They weren't of course.  Those anxiety attacks were signposts that I ignored completely.  Even before the car accident I was giving myself warnings that I wasn't quite as in-control as I thought.

My circle of protectors got me through them.  I cried and raged.  I'm sure they talked to me but I couldn't seem to hear them or rather I couldn't seem to understand them.  I had no words to explain what I was feeling other than terror and panic. The world had lost its color and sharp edges.  Everything to me was gray and just a bit fuzzy.  Even I knew I was nuts.  Depressed wasn't a word I could hear yet.  Looking back, I am astounded at my own capacity for denial.

Cinematic Epiphany

Then late one night, I happened on the movie Night of the Iguana. Made in 1964 with Richard Burton and Deborah Kerr and directed by John Houston. The play the movie was based on was written by Tennessee Williams. Now, there's a man with issues.

I won't go deeply into the plot. It's fairly involved but basically deals with a group of lost people. They know where they are and when they are but a few of them are starting to see that their lives have gone off track.

The main character played by Richard Burton is deep into a breakdown. Deborah Kerr is recovering from one.
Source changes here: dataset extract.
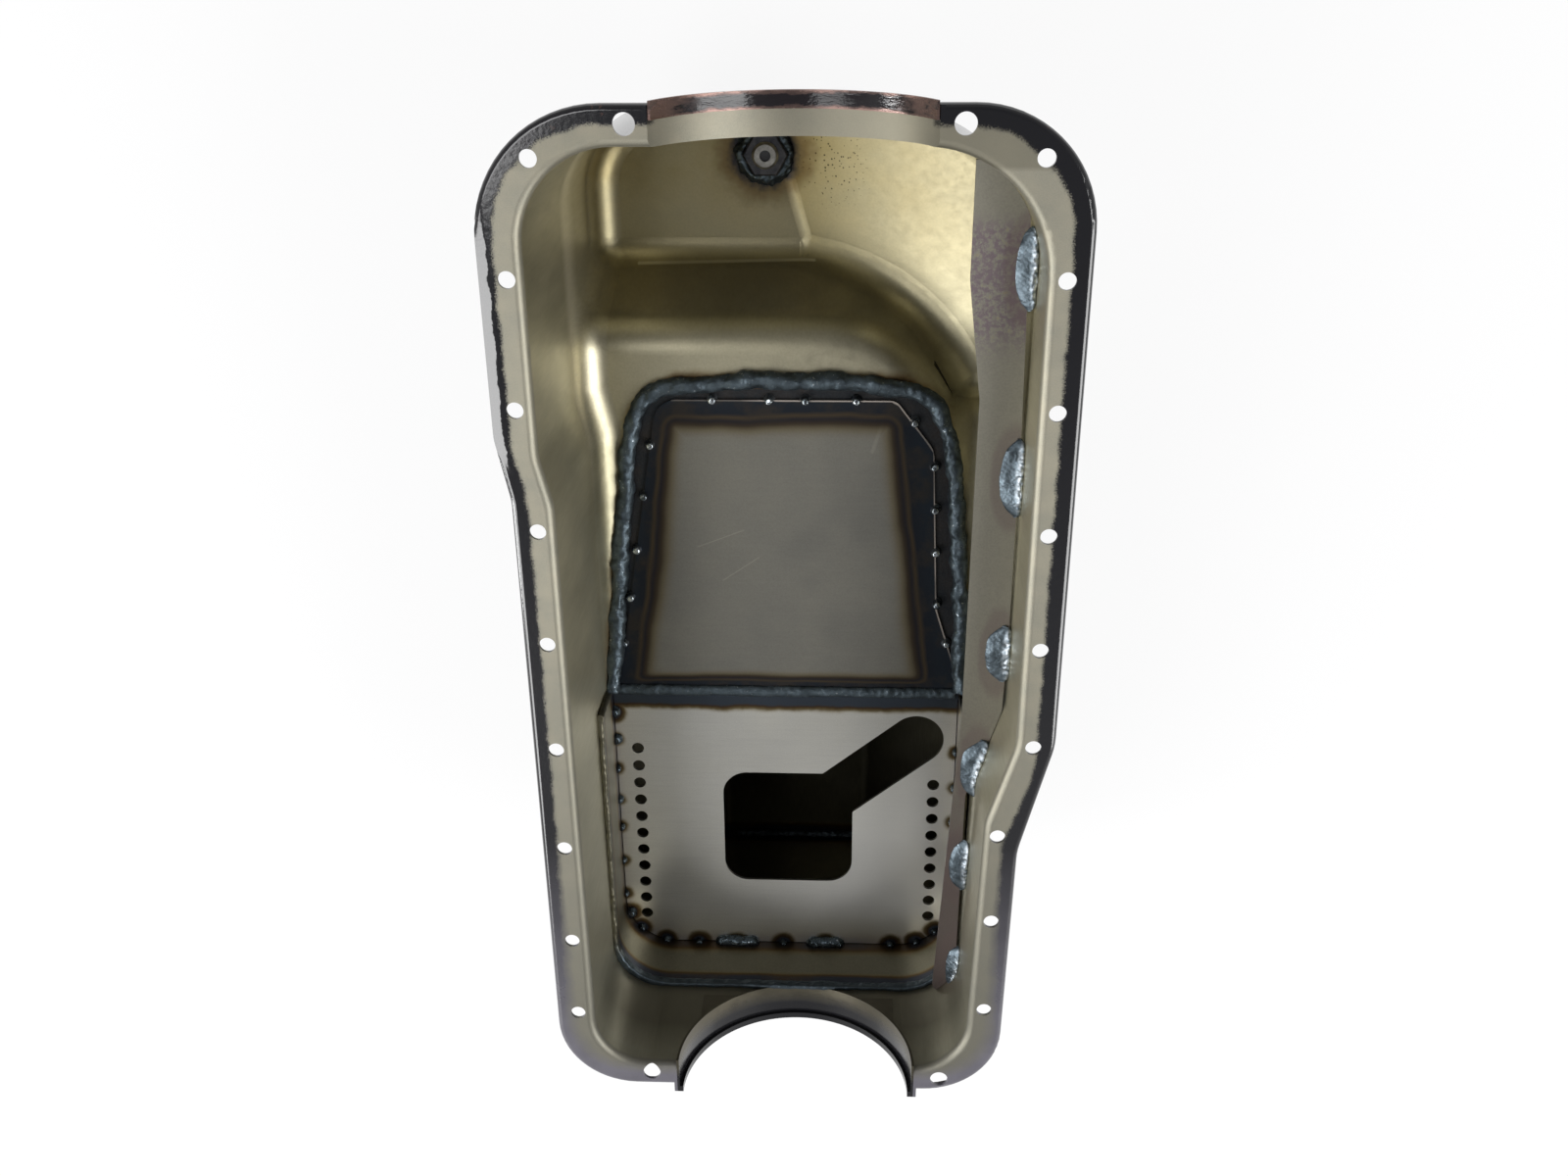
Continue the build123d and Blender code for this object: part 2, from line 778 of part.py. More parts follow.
with BuildPart() as skirt_weld:
    with BuildSketch(Plane.XY.offset(-depth_skirt)):
        add(outline(leaned(rail_inner, depth_skirt), sheet))
        add(outline(behind_step), mode=Mode.INTERSECT)
    extrude(amount=-skirt_bead, taper=22)
    with BuildSketch(Plane.XY.offset(-depth_skirt)):
        with Locations((box_right + 4, shelf_end_y + 0.6)):
            Rectangle(5.4, 2.4)
    extrude(amount=depth_skirt - depth_hump)
    add(prism(outline(box_plan, sheet), -depth_hump - 20, 60), mode=Mode.SUBTRACT)
skirt_weld.part.label = "skirt_weld"
export_step(skirt_weld.part, "parts/skirt_weld.step")

with BuildPart() as skirt_inner_weld:
    with BuildSketch(Plane.XY.offset(-depth_box_edge - inner_bead_height / 2)):
        add(outline(box_plan, sheet + 2))
        add(outline(box_plan, -inner_bead_reach), mode=Mode.SUBTRACT)
        with Locations((0, step_y)):
            Rectangle(400, 400, align=(Align.CENTER, Align.MAX), mode=Mode.INTERSECT)
    extrude(amount=inner_bead_height)
    with Locations((box_left - sheet / 2, step_y + 0.6, -depth_box_edge + inner_bead_height / 2)):
        Cylinder(corner_bead_radius, 32, align=(Align.CENTER, Align.CENTER, Align.MAX))
    add(cavity.part, mode=Mode.INTERSECT)
    add(sump_wall_band.part, mode=Mode.SUBTRACT)
    add(shell_sump_weld.part, mode=Mode.SUBTRACT)
skirt_inner_weld.part.label = "skirt_inner_weld"
export_step(skirt_inner_weld.part, "parts/skirt_inner_weld.step")

with BuildPart() as baffle_seam_weld:
    with BuildSketch(Plane.YZ.offset(box_left + 1.5)):
        with Locations((seam_y, -depth_deck + seam_bead_height - seam_bead_radius)):
            Circle(seam_bead_radius)
        with Locations((seam_y, -depth_deck)):
            Rectangle(4 * seam_bead_radius, 2 * seam_bead_radius, align=(Align.CENTER, Align.MAX), mode=Mode.SUBTRACT)
    extrude(amount=box_right - box_left - 3)
baffle_seam_weld.part.label = "baffle_seam_weld"
export_step(baffle_seam_weld.part, "parts/baffle_seam_weld.step")

front_tack_points = [
    (-41, 55.5),
    (-14, 55.5),
    (3, 55.5),
    (27, 55.5),
    (-71.3, 32.9),
    (-75.6, 6.6),
    (-80.4, -22),
    (-84.7, -48),
    (-89.1, -74),
    (55, 45),
    (65, 23),
    (66, 0.8),
    (67, -22),
    (68.4, -50),
    (74, -72),
]
with BuildPart() as front_plate_tacks:
    with Locations([(x, y, -depth_deck - plate) for x, y in front_tack_points]):
        Cone(tack_radius, tack_radius / 2, plate + tack_height, align=(Align.CENTER, Align.CENTER, Align.MIN))
    add(front_baffle_plate.part, mode=Mode.SUBTRACT)
    add(shell_sump_weld.part, mode=Mode.SUBTRACT)
front_plate_tacks.part.label = "front_plate_tacks"
export_step(front_plate_tacks.part, "parts/front_plate_tacks.step")

rear_tack_points = [
    (box_left, -114.5, 4.2),
    (box_left, -131, 4.2),
    (box_left, -149, 2.7),
    (box_left, -168.4, 2.7),
    (box_left, -186, 2.7),
    (box_left, -208, 2.7),
    (box_left, -230, 2.7),
    (-94.8, -243, 4.4),
    (-89, -253.2, 2.7),
    (-75.1, -261.2, 2.7),
    (-56.9, box_rear, 2.7),
    (-9.4, box_rear, 2.4),
    (50, box_rear, 2.7),
    (64.6, -259.6, 2.7),
    (75, -252, 2.7),
    (box_right, -136, 2.7),
    (box_right, -158, 2.7),
    (box_right, -180, 2.7),
]
rear_stitches = [
    (-35.3, 24),
    (13.8, 21),
]
deck_plane = Plane.XY.offset(-depth_deck - plate)
with BuildPart() as rear_plate_tacks:
    for x, y, radius in rear_tack_points:
        with Locations((x, y, -depth_deck - plate)):
            Cone(radius, radius / 2, plate + tack_height, align=(Align.CENTER, Align.CENTER, Align.MIN))
    for x, length in rear_stitches:
        add(oval_bead(deck_plane, (x, box_rear), length, stitch_width, stitch_height, 0))
    add(well, mode=Mode.INTERSECT)
    add(rear_baffle_plate.part, mode=Mode.SUBTRACT)
rear_plate_tacks.part.label = "rear_plate_tacks"
export_step(rear_plate_tacks.part, "parts/rear_plate_tacks.step")

with BuildPart() as sump_floor_weld:
    with BuildSketch(Plane.YZ.offset(box_floor_left + 6)):
        with Locations((box_rear, -depth_rear)):
            Circle(3.2)
            Rectangle(10, 10, align=(Align.MIN, Align.MIN), mode=Mode.INTERSECT)
    extrude(amount=box_floor_right - box_floor_left - 12)
sump_floor_weld.part.label = "sump_floor_weld"
export_step(sump_floor_weld.part, "parts/sump_floor_weld.step")

with BuildPart() as scraper_welds:
    for x, y, length, width in scraper_pads:
        add(oval_bead(scraper_plane.offset(scraper_thick), (x, y), length, width, pad_height, 90))
    add(trough(), mode=Mode.INTERSECT)
scraper_welds.part.label = "scraper_welds"
export_step(scraper_welds.part, "parts/scraper_welds.step")
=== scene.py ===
import math

import bmesh
import bpy
from mathutils import Matrix, Vector, noise


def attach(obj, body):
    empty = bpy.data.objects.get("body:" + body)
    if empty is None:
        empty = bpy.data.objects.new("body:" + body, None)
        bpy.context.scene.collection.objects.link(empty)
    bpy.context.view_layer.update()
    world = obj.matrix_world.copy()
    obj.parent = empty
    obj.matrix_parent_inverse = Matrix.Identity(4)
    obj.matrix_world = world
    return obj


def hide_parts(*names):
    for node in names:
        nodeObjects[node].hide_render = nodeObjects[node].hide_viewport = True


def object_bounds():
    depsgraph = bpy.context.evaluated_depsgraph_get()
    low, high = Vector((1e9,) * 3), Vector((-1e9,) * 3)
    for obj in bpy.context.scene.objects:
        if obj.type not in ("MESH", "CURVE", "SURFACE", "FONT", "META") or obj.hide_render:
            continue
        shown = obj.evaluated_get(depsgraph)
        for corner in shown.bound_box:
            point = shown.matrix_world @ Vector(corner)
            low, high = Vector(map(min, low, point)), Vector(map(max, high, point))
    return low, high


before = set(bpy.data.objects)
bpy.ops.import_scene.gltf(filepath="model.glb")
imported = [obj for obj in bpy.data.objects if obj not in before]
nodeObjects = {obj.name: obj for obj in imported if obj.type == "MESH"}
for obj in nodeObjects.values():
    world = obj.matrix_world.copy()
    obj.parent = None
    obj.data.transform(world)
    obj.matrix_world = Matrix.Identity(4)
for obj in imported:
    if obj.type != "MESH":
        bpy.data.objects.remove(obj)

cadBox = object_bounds()
mm = 0.001
print("frame loaded,", len(nodeObjects), "pieces")


# ---- small helpers for node materials ----
def startMaterial(name):
    material = bpy.data.materials.new(name)
    material.use_nodes = True
    material.node_tree.nodes.clear()
    return material, material.node_tree


def wire(tree, socket, value):
    if isinstance(value, bpy.types.NodeSocket):
        tree.links.new(value, socket)
    elif value is not None:
        socket.default_value = value


def mathNode(tree, operation, first, second=None, third=None, clamp=False):
    node = tree.nodes.new("ShaderNodeMath")
    node.operation = operation
    node.use_clamp = clamp
    wire(tree, node.inputs[0], first)
    wire(tree, node.inputs[1], second)
    wire(tree, node.inputs[2], third)
    return node.outputs[0]


def product(tree, first, *others):
    for other in others:
        first = mathNode(tree, "MULTIPLY", first, other)
    return first


def wavered(tree, value, cloud, size):
    # an edge that wanders by half of size to either side with a noise
    return mathNode(tree, "MULTIPLY_ADD", mathNode(tree, "SUBTRACT", cloud, 0.5), size, value)


def vectorNode(tree, operation, first, second=None):
    node = tree.nodes.new("ShaderNodeVectorMath")
    node.operation = operation
    wire(tree, node.inputs[0], first)
    wire(tree, node.inputs[1], second)
    return node.outputs[1 if operation in ("DOT_PRODUCT", "DISTANCE", "LENGTH") else 0]


def objectSpace(tree):
    return tree.nodes.new("ShaderNodeTexCoord").outputs["Object"]


def splitAxes(tree, vector):
    node = tree.nodes.new("ShaderNodeSeparateXYZ")
    wire(tree, node.inputs[0], vector)
    return node.outputs[0], node.outputs[1], node.outputs[2]


def joinAxes(tree, x, y, z):
    node = tree.nodes.new("ShaderNodeCombineXYZ")
    for socket, value in zip(node.inputs, (x, y, z)):
        wire(tree, socket, value)
    return node.outputs[0]


def stretched(tree, vector, sizes):
    node = tree.nodes.new("ShaderNodeMapping")
    wire(tree, node.inputs["Vector"], vector)
    node.inputs["Scale"].default_value = sizes
    return node.outputs[0]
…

Everyone else in the film is at different stages.

I was so young then and so inexperienced about the realities of living. I had no idea how difficult just getting through a moment could be.

By watching these characters go through what I was going through and coming out the other end of what seemed to be a "long dark tunnel" I acquired some language to describe what I was feeling. Up to that point, I didn't know how to talk about or really think about my fear of the life I was heading into.

The Night of the Iguana talked about the terror and anguish that just getting through a day could engender. It discussed ways of coming to terms with the panic of the unknown. I make it sound quite dry and academic. Far from it. Lots of arm waving and teeth gnashing drama but also much truth in between the lines. Especially for someone like me who was looking so desperately for a way to name - and by naming - begin to understand my own inner demons.

Tennessee Williams wrote several endings to his play. He couldn't quite light on a definite way to wrap things up. I think that's because these characters weren't going to have a neat ending. I feel one of the lessons of the movie was that the struggles of the characters would never stop. They developed ways of dealing with being crazy but it would be a continuing battle. Mine certainly has been.

Note: Night of the Iguana turns up on Turner Classic Movies from time to time. Be sure to add about 15 minutes to the timer on your DVR as the movie runs longer than it is listed.